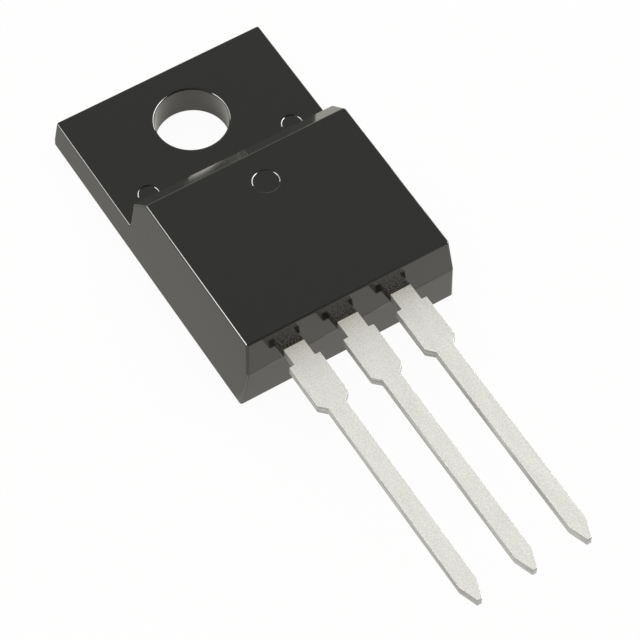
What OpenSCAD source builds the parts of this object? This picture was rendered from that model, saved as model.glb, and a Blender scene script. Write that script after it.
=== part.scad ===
// Three-lead power transistor, fully moulded and insulated, with one screw hole
// All sizes are in millimetres and all angles in degrees
// The axis of the screw hole is the Z axis and the flat back face lies at z = 0
// The front face looks along +Z and the leads run along -Y, first lead on the -X side

/* [Moulded body] */
// Width across the back face
body_w = 10.3; // [9.8:0.1:11]
// Height of the thick block, from the back face to the front face
body_h = 4.2; // [4:0.1:5]
// Hole axis to the widest line of the lead end
hole_to_lead_end = 12.84; // [12:0.02:14]
// Hole axis to the foot of the wall that rises from the tab
hole_to_wall = 3.45; // [3.2:0.01:4]
// Hole axis to the widest line of the tab's free end
hole_to_tab_end = 3; // [2.6:0.01:3.6]
// Thickness of the tab
tab_t = 1.55; // [1.3:0.05:2]
// Size of the 45 degree chamfer on the block's upper edge, above the tab
chamfer = 1; // [0.6:0.05:1.2]
// Angle at which the two long sides lean in, for release from the mould
side_angle = 5; // [2:0.5:6]
// Angle at which the lead end leans in above the parting line
end_top_angle = 7; // [3:0.5:8]
// Angle at which the lead end leans in below the parting line
end_under_angle = 6; // [3:0.5:8]
// Angle at which the wall between the tab and the chamfer leans
wall_angle = 5.5; // [3:0.5:8]
// Angle at which the tab's free end leans in above its widest line
tab_angle = 8; // [4:0.5:10]
// Height of the tab's widest line above the back face
tab_line = 0.36; // [0.2:0.02:0.5]
// Angle at which the tab's free end leans in below its widest line
tab_under_angle = 3; // [1:0.5:5]

/* [Screw hole] */
// Diameter of the screw hole
hole_d = 3.2; // [3:0.05:3.6]

/* [Mould pin marks] */
// Depth of the round marks that the mould's pins leave
mark_depth = 0.05; // [0.02:0.01:0.1]
// Diameter of the mark on the block's front face
block_mark_d = 1.1; // [0.9:0.05:1.6]
// Hole axis to the mark on the block's front face
hole_to_block_mark = 6.1; // [5.8:0.05:8]
// Sideways place of that mark from the hole axis
block_mark_shift = 0.05; // [-0.1:0.01:0.1]
// Diameter of the two marks on the tab
tab_mark_d = 0.85; // [0.7:0.05:1.1]
// Distance between the two marks on the tab
tab_mark_spacing = 7.04; // [6.4:0.04:7.4]
// Hole axis to the two marks on the tab, towards the block
hole_to_tab_marks = 2.44; // [2:0.02:2.6]

/* [Leads] */
// Spacing of the three leads
pitch = 2.54; // [2.4:0.02:2.7]
// Thickness of the lead frame's strip
lead_t = 0.45; // [0.35:0.05:0.6]
// Height of the leads' underside above the back face, where the mould halves meet
lead_floor = 2.4; // [2.2:0.05:2.7]
// Sideways place of the lead frame from the hole axis, as the real part was moulded
frame_shift = -0.18; // [-0.2:0.01:0.2]
// Width of a lead where it leaves the body
neck_w = 0.96; // [0.8:0.02:1.2]
// Length of that neck, from the body to the square shoulder
neck_len = 0.78; // [0.5:0.02:1.2]
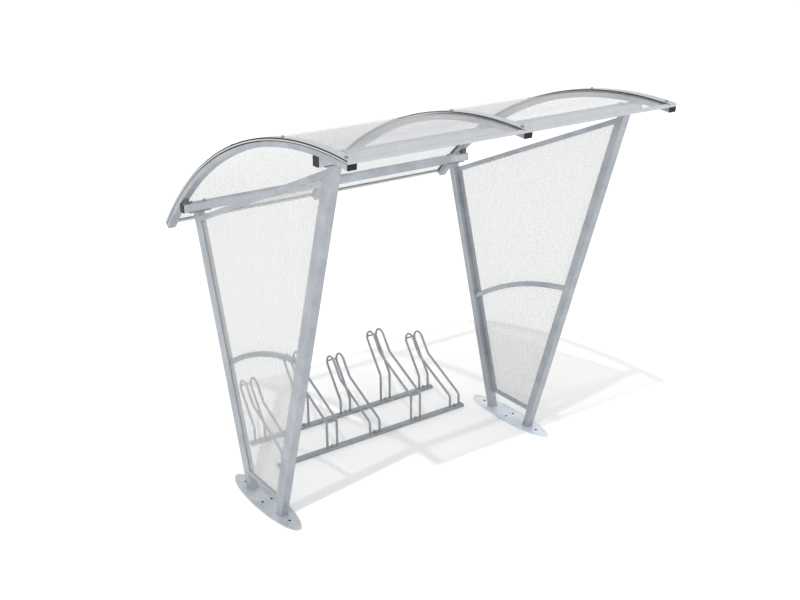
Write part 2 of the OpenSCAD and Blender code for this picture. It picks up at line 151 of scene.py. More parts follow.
class ShelterStage(bpy.types.PropertyGroup):
    """Camera, floor and light"""
    camera_place: FloatVectorProperty(name="Camera place", description="Where the camera stands",
                                      default=(-3.59094, -5.05111, 3.53182),
                                      subtype="TRANSLATION", unit="LENGTH")
    pan: angle("Pan", "Turn of the camera from the depth of the shelter", 35.032)
    tilt: angle("Tilt", "How far the camera looks down", 21.33)
    roll: angle("Roll", "Turn of the camera about its own view", -0.454)
    lens: factor("Lens", "Focal length in millimetres", 50.13)
    floor_size: length("Floor size", "Width of the floor", 400000)
    floor_tone: colour("Floor", "Colour of the floor", (0.95, 0.95, 0.95))
    sky_light: factor("Sky light", "Even light all round", 0.98)
    key_light: factor("Key light", "Strength of the soft key light", 1.2)
    key_spread: angle("Key spread", "Softness of the key light", 1.2)
    key_height: length("Key height", "Height of the key light's lamp", 6000)
    key_side: FloatVectorProperty(name="Key side", description="Way from the shelter to the light",
                                  default=(-0.514, -0.393, 1.0), subtype="DIRECTION")


def finishes():
    return bpy.context.scene.shelter_finishes


def fixings():
    return bpy.context.scene.shelter_fixings


def stage():
    return bpy.context.scene.shelter_stage


class Signal:
    """A number that varies over a surface; sums and products on it add Math nodes."""

    def __init__(self, tree, socket):
        self.tree = tree
        self.socket = socket

    def maths(self, operation, *values):
        return self.tree.add("ShaderNodeMath", {"operation": operation},
                             dict(zip(("Value", "Value_001"), values)))["Value"]

    def __add__(self, other):
        return self.maths("ADD", self, other)

    def __radd__(self, other):
        return self.maths("ADD", other, self)

    def __sub__(self, other):
        return self.maths("SUBTRACT", self, other)

    def __rsub__(self, other):
        return self.maths("SUBTRACT", other, self)

    def __mul__(self, other):
        return self.maths("MULTIPLY", self, other)

    def __rmul__(self, other):
        return self.maths("MULTIPLY", other, self)

    def __pow__(self, other):
        return self.maths("POWER", self, other)

    def cosine(self):
        return self.maths("COSINE", self)


class ShaderTree:
    """The node tree of one new material."""

    def __init__(self, name):
        self.material = bpy.data.materials.new(name)
        self.material.use_nodes = True
        self.nodes = self.material.node_tree.nodes
        self.links = self.material.node_tree.links
        self.nodes.clear()

    def add(self, kind, settings=None, sockets=None):
        """Adds a node, sets it up, feeds its sockets and returns its outputs by identifier."""
        node = self.nodes.new(kind)
        for setting, value in (settings or {}).items():
            setattr(node, setting, value)
        inputs = {socket.identifier: socket for socket in node.inputs}
        for identifier, value in (sockets or {}).items():
            if isinstance(value, Signal):
                self.links.new(value.socket, inputs[identifier])
            else:
                inputs[identifier].default_value = value
        return {socket.identifier: Signal(self, socket) for socket in node.outputs}

    def place(self):
        return self.add("ShaderNodeTexCoord")["Object"]

    def stretched_place(self, scale):
        return self.add("ShaderNodeVectorMath", {"operation": "MULTIPLY"},
                        {"Vector": self.place(), "Vector_001": scale})["Vector"]

    def axis(self, name):
        return self.add("ShaderNodeSeparateXYZ", None, {"Vector": self.place()})[name]

    def noise(self, place, scale, detail=2.0):
        return self.add("ShaderNodeTexNoise", None,
                        {"Vector": place, "Scale": scale, "Detail": detail})["Fac"]

    def crystals(self, place, scale):
        """A different even number from 0 to 1 on each crystal."""
        cell = self.add("ShaderNodeTexVoronoi", None, {"Vector": place, "Scale": scale})["Color"]
        return self.add("ShaderNodeSeparateColor", None, {"Color": cell})["Red"]

    def blend(self, mask, low, high):
        return self.add("ShaderNodeMix", {"data_type": "RGBA"},
                        {"Factor_Float": mask, "A_Color": (*low, 1),
                         "B_Color": (*high, 1)})["Result_Color"]

    def bump(self, height, strength, depth):
        return self.add("ShaderNodeBump", None,
                        {"Height": height, "Strength": strength, "Distance": depth})["Normal"]

    def principled(self, sockets):
        return self.add("ShaderNodeBsdfPrincipled", None, sockets)["BSDF"]

    def finish(self, shader):
        self.add("ShaderNodeOutputMaterial", None, {"Surface": shader})
        return self.material


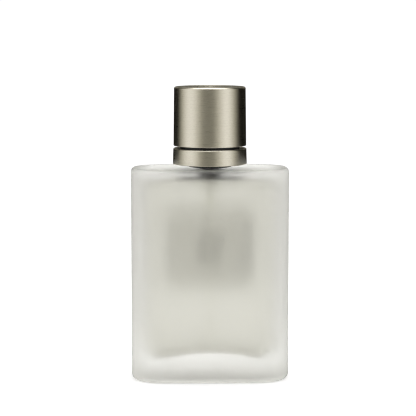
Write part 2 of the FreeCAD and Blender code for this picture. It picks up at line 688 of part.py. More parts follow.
def actuator_shell():
    """Metal sleeve over the button, dished for the finger, with a window for the nozzle."""
    inner = "button_radius - button_wall"
    body = turned("actuator_sleeve", [
        (inner, "button_bottom"), ("button_radius", "button_bottom"),
        ("button_radius", "button_top"), ("0", "button_top"),
        ("0", "button_top - button_roof"), (inner, "button_top - button_roof")])
    window = circles(body, "window_outline", [("nozzle_level", "nozzle_window")],
                     offset="button_radius + overcut")
    pocket(body, "window", window, "button_radius")
    round_edges(body, "button_edge", "button_round", rim("button_radius", "button_top"))
    dish = doc.addObject("Part::Sphere", "finger_dish")
    dish.setExpression("Radius", bound("dish_radius"))
    dish.setExpression("Placement.Base.z", bound("button_top + dish_radius - dish_depth"))
    shell = doc.addObject("Part::Cut", "actuator_shell")
    shell.Label = "actuator_shell"
    shell.Base = pieces.pop("actuator_sleeve")
    shell.Tool = dish
    pieces["actuator_shell"] = shell


def nozzle_insert():
    """Nozzle cup pressed over the post, facing the front."""
    outer = "nozzle_bore - slip"
    inner = "nozzle_post + slip"
    floor = "insert_length - insert_face"
    body = turned("nozzle_insert", [
        (inner, "0"), (outer, "0"), (outer, "insert_length"), ("orifice_radius", "insert_length"),
        ("orifice_radius", floor), (inner, floor)])
    body.Placement.Rotation = FreeCAD.Rotation(FreeCAD.Vector(1, 0, 0), 90)
    body.setExpression("Placement.Base.y", bound("insert_length + slip - core_radius"))
    body.setExpression("Placement.Base.z", bound("nozzle_level"))


# ---- collar ----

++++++

Short task: Only the number is wanted: how many lines contain the string "OpenSCAD"?

Solution for this task: 2